# Exercise brief
Your task is to quote, unchanged, only the lines from the one with "# Sheared ends with the sharp edge taken off." through the one with "depsgraph = bpy.context.evaluated_depsgraph_get()", both ends included.

CAD and scene scripts:
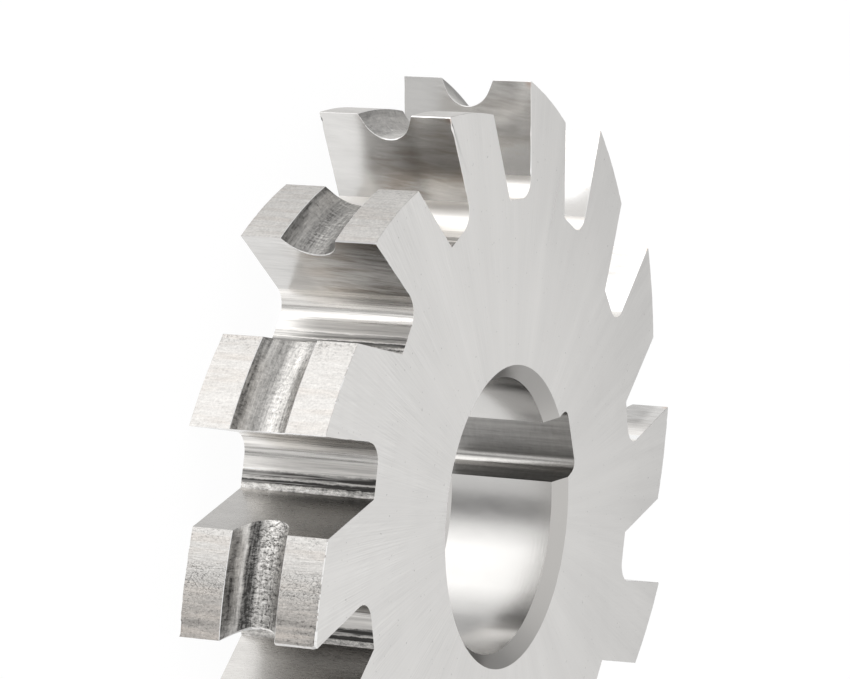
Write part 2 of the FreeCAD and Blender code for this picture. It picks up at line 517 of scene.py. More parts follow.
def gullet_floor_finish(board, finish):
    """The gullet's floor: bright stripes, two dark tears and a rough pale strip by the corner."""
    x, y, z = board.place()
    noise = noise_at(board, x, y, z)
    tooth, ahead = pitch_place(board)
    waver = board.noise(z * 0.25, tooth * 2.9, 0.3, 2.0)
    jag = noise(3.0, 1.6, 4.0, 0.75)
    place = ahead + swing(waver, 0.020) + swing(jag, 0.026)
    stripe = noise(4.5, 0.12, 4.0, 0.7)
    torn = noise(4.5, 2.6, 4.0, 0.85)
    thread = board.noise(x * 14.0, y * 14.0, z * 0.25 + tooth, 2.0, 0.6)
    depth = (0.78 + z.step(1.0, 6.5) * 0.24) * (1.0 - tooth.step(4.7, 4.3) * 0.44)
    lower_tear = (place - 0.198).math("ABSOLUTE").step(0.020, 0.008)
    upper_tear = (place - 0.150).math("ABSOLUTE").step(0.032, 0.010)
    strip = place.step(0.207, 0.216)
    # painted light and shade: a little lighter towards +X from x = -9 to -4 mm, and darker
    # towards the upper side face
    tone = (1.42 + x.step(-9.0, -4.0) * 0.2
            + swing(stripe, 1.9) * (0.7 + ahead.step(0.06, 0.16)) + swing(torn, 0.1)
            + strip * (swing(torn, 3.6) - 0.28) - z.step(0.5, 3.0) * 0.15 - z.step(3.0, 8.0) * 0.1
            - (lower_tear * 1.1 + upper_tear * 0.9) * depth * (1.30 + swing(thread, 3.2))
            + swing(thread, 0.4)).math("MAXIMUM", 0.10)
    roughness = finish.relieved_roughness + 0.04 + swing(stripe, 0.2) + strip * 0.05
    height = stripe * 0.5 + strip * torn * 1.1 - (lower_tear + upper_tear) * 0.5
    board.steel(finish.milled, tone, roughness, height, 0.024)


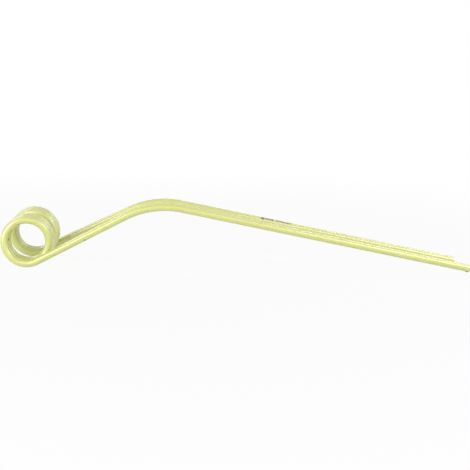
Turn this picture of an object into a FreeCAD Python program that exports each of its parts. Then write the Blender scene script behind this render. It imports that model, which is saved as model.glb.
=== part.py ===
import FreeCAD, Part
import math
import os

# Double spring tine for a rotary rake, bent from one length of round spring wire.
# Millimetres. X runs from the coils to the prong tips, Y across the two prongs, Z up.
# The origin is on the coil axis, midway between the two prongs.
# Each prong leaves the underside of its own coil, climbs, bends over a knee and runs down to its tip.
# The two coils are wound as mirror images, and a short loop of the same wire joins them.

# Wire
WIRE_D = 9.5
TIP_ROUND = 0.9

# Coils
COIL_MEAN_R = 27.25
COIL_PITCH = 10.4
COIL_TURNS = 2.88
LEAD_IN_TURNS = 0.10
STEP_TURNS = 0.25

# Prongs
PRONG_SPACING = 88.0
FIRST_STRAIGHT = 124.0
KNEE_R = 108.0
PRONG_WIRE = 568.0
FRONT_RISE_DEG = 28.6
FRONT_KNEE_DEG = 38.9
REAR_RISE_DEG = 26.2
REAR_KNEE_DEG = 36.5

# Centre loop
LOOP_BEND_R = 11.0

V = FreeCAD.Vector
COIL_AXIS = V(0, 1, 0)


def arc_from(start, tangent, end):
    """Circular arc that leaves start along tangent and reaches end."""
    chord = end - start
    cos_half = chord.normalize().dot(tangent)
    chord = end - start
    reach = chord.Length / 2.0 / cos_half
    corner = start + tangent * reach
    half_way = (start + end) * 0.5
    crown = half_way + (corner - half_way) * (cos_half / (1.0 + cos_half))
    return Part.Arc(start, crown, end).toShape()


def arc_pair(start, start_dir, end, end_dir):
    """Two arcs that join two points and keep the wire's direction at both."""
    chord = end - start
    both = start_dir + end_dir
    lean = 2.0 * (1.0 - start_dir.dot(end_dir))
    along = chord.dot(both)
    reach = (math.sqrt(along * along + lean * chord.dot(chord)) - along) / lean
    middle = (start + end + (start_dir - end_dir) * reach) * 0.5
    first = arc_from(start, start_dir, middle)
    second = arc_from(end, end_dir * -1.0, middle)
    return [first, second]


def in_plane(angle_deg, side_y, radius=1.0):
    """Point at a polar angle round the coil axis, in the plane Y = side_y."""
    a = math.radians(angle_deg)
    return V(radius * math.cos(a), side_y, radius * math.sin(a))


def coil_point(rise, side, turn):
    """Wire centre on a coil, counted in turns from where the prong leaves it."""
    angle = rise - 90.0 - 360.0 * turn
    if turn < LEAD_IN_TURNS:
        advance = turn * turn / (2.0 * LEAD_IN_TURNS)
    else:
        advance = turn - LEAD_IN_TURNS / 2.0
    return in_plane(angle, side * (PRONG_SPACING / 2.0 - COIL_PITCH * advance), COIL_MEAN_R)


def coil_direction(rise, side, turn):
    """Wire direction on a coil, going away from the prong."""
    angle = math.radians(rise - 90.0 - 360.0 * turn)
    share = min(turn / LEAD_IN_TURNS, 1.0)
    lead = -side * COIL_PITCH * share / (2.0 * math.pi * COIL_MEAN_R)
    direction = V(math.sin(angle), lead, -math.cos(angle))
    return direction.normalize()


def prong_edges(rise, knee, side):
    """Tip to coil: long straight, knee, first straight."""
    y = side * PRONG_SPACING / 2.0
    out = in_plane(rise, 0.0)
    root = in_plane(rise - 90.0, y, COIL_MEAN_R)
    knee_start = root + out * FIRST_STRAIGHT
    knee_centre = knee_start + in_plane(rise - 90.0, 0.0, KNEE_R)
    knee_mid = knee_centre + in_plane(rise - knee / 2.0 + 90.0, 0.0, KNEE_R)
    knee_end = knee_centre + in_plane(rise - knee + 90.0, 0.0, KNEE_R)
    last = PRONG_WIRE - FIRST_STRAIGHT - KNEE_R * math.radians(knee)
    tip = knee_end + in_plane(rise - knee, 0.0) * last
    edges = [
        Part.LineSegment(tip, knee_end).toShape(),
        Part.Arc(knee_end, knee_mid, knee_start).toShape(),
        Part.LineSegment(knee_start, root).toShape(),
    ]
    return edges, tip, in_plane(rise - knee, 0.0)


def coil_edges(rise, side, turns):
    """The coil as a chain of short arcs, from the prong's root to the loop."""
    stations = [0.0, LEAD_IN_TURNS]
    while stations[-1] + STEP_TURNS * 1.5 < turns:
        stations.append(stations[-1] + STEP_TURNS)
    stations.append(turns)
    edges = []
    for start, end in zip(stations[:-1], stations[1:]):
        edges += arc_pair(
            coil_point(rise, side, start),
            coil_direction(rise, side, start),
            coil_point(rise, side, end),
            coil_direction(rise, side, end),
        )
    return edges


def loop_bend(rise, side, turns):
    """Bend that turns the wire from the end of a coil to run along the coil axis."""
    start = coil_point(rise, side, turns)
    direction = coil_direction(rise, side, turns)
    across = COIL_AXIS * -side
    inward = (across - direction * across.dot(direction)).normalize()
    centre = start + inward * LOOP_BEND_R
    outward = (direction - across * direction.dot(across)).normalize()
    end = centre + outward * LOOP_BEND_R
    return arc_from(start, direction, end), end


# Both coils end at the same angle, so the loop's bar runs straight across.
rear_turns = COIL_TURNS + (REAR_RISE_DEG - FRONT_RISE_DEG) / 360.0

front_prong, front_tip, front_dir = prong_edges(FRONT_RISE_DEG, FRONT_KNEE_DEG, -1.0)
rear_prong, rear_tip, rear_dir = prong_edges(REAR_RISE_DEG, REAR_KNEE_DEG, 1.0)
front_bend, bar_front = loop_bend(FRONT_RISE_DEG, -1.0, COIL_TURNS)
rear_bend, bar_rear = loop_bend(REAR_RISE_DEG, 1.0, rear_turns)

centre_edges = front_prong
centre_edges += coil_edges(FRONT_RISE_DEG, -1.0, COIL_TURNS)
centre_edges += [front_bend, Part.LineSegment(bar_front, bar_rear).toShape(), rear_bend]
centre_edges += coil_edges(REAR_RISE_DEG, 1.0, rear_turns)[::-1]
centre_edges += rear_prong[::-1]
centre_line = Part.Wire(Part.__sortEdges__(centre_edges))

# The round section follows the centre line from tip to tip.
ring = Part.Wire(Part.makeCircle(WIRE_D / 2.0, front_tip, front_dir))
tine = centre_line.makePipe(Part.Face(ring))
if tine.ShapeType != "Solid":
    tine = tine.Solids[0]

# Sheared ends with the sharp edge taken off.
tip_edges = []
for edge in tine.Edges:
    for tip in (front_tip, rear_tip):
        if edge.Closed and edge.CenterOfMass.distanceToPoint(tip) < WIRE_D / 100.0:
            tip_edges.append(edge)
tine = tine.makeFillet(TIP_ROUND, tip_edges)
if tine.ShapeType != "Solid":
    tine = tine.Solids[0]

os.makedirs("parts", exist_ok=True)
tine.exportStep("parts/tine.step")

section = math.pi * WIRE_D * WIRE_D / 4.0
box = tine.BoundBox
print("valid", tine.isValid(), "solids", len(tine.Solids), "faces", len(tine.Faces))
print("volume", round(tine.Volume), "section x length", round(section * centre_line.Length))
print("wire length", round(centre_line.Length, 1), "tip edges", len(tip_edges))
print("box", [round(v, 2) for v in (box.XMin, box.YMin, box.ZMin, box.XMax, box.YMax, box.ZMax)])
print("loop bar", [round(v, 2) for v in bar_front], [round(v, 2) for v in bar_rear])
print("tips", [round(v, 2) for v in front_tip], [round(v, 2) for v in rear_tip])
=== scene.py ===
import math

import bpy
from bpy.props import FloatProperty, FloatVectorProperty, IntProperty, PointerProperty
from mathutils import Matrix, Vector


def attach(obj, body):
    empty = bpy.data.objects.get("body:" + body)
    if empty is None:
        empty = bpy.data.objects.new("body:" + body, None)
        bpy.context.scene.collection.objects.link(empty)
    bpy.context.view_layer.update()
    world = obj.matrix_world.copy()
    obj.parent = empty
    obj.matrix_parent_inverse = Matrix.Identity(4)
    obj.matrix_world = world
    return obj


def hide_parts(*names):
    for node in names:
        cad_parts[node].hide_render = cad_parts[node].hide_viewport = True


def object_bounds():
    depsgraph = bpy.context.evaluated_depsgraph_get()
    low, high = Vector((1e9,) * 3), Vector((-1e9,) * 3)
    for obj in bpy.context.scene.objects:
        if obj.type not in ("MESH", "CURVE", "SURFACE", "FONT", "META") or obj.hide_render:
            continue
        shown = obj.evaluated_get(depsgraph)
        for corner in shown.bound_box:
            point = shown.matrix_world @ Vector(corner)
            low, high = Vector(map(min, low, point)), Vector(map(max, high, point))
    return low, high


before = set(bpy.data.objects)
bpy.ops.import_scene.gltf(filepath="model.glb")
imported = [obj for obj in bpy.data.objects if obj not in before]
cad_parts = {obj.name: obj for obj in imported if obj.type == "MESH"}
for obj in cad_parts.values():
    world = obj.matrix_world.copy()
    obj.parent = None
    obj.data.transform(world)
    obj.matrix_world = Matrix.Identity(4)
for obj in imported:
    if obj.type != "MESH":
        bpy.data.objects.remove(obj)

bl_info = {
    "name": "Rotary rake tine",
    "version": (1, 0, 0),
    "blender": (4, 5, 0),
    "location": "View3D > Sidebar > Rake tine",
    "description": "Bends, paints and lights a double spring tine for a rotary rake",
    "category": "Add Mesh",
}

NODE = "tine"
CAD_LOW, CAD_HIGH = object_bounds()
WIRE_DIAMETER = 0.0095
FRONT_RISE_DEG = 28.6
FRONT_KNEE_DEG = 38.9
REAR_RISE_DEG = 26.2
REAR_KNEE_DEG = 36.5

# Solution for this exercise
# Sheared ends with the sharp edge taken off.
tip_edges = []
for edge in tine.Edges:
    for tip in (front_tip, rear_tip):
        if edge.Closed and edge.CenterOfMass.distanceToPoint(tip) < WIRE_D / 100.0:
            tip_edges.append(edge)
tine = tine.makeFillet(TIP_ROUND, tip_edges)
if tine.ShapeType != "Solid":
    tine = tine.Solids[0]

os.makedirs("parts", exist_ok=True)
tine.exportStep("parts/tine.step")

section = math.pi * WIRE_D * WIRE_D / 4.0
box = tine.BoundBox
print("valid", tine.isValid(), "solids", len(tine.Solids), "faces", len(tine.Faces))
print("volume", round(tine.Volume), "section x length", round(section * centre_line.Length))
print("wire length", round(centre_line.Length, 1), "tip edges", len(tip_edges))
print("box", [round(v, 2) for v in (box.XMin, box.YMin, box.ZMin, box.XMax, box.YMax, box.ZMax)])
print("loop bar", [round(v, 2) for v in bar_front], [round(v, 2) for v in bar_rear])
print("tips", [round(v, 2) for v in front_tip], [round(v, 2) for v in rear_tip])
=== scene.py ===
import math

import bpy
from bpy.props import FloatProperty, FloatVectorProperty, IntProperty, PointerProperty
from mathutils import Matrix, Vector


def attach(obj, body):
    empty = bpy.data.objects.get("body:" + body)
    if empty is None:
        empty = bpy.data.objects.new("body:" + body, None)
        bpy.context.scene.collection.objects.link(empty)
    bpy.context.view_layer.update()
    world = obj.matrix_world.copy()
    obj.parent = empty
    obj.matrix_parent_inverse = Matrix.Identity(4)
    obj.matrix_world = world
    return obj


def hide_parts(*names):
    for node in names:
        cad_parts[node].hide_render = cad_parts[node].hide_viewport = True


def object_bounds():
    depsgraph = bpy.context.evaluated_depsgraph_get()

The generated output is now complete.